-- START OF Data section --

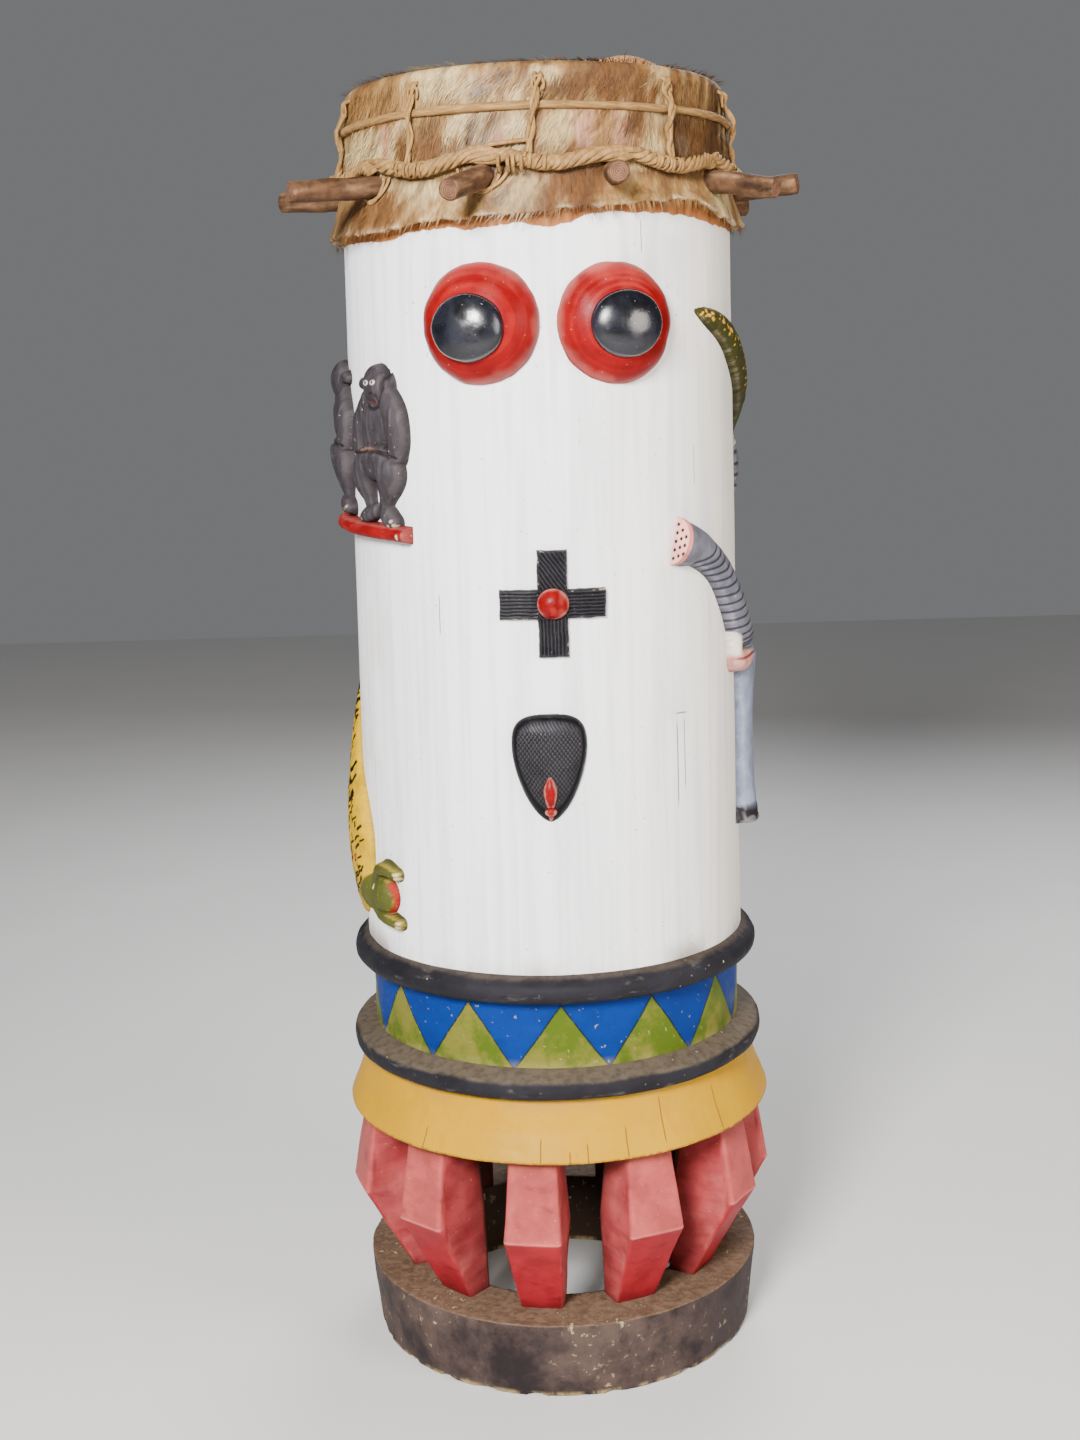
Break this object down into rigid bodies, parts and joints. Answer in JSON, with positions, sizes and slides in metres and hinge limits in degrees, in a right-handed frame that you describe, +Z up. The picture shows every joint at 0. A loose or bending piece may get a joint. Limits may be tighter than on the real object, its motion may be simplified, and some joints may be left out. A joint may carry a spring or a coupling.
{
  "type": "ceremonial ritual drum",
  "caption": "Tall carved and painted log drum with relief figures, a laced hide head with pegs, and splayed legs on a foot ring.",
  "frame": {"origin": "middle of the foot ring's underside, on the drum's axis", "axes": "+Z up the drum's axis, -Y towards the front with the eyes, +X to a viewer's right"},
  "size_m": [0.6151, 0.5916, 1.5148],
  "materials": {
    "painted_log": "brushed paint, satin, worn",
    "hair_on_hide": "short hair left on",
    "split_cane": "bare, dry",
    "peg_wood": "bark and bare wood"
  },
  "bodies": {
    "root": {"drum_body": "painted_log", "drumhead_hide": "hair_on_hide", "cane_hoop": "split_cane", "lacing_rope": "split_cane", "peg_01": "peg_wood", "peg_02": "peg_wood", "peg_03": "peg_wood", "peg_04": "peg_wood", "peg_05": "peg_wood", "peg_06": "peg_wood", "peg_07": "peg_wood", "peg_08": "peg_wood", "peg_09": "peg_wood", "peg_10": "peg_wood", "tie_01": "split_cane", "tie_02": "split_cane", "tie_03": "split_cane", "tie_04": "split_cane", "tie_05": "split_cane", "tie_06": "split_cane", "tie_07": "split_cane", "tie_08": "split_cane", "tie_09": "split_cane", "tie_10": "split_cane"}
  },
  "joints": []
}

-- END OF Data section --

→ Description of the task:
Restate the whole listing exactly.

→ The reply:
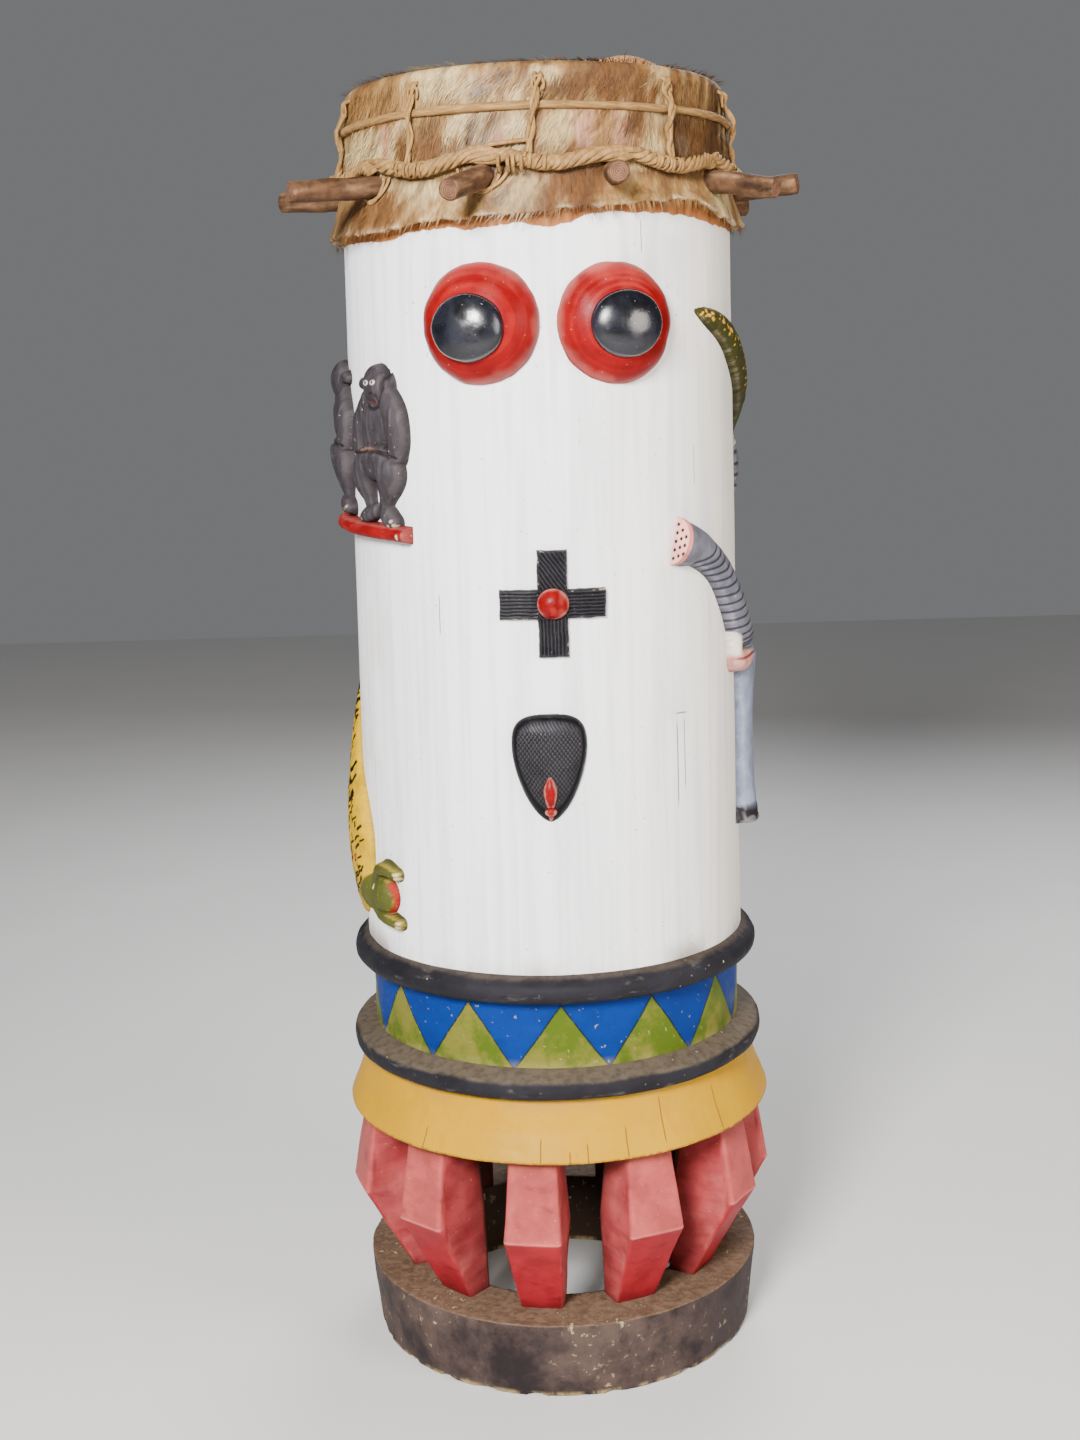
Break this object down into rigid bodies, parts and joints. Answer in JSON, with positions, sizes and slides in metres and hinge limits in degrees, in a right-handed frame that you describe, +Z up. The picture shows every joint at 0. A loose or bending piece may get a joint. Limits may be tighter than on the real object, its motion may be simplified, and some joints may be left out. A joint may carry a spring or a coupling.
{
  "type": "ceremonial ritual drum",
  "caption": "Tall carved and painted log drum with relief figures, a laced hide head with pegs, and splayed legs on a foot ring.",
  "frame": {"origin": "middle of the foot ring's underside, on the drum's axis", "axes": "+Z up the drum's axis, -Y towards the front with the eyes, +X to a viewer's right"},
  "size_m": [0.6151, 0.5916, 1.5148],
  "materials": {
    "painted_log": "brushed paint, satin, worn",
    "hair_on_hide": "short hair left on",
    "split_cane": "bare, dry",
    "peg_wood": "bark and bare wood"
  },
  "bodies": {
    "root": {"drum_body": "painted_log", "drumhead_hide": "hair_on_hide", "cane_hoop": "split_cane", "lacing_rope": "split_cane", "peg_01": "peg_wood", "peg_02": "peg_wood", "peg_03": "peg_wood", "peg_04": "peg_wood", "peg_05": "peg_wood", "peg_06": "peg_wood", "peg_07": "peg_wood", "peg_08": "peg_wood", "peg_09": "peg_wood", "peg_10": "peg_wood", "tie_01": "split_cane", "tie_02": "split_cane", "tie_03": "split_cane", "tie_04": "split_cane", "tie_05": "split_cane", "tie_06": "split_cane", "tie_07": "split_cane", "tie_08": "split_cane", "tie_09": "split_cane", "tie_10": "split_cane"}
  },
  "joints": []
}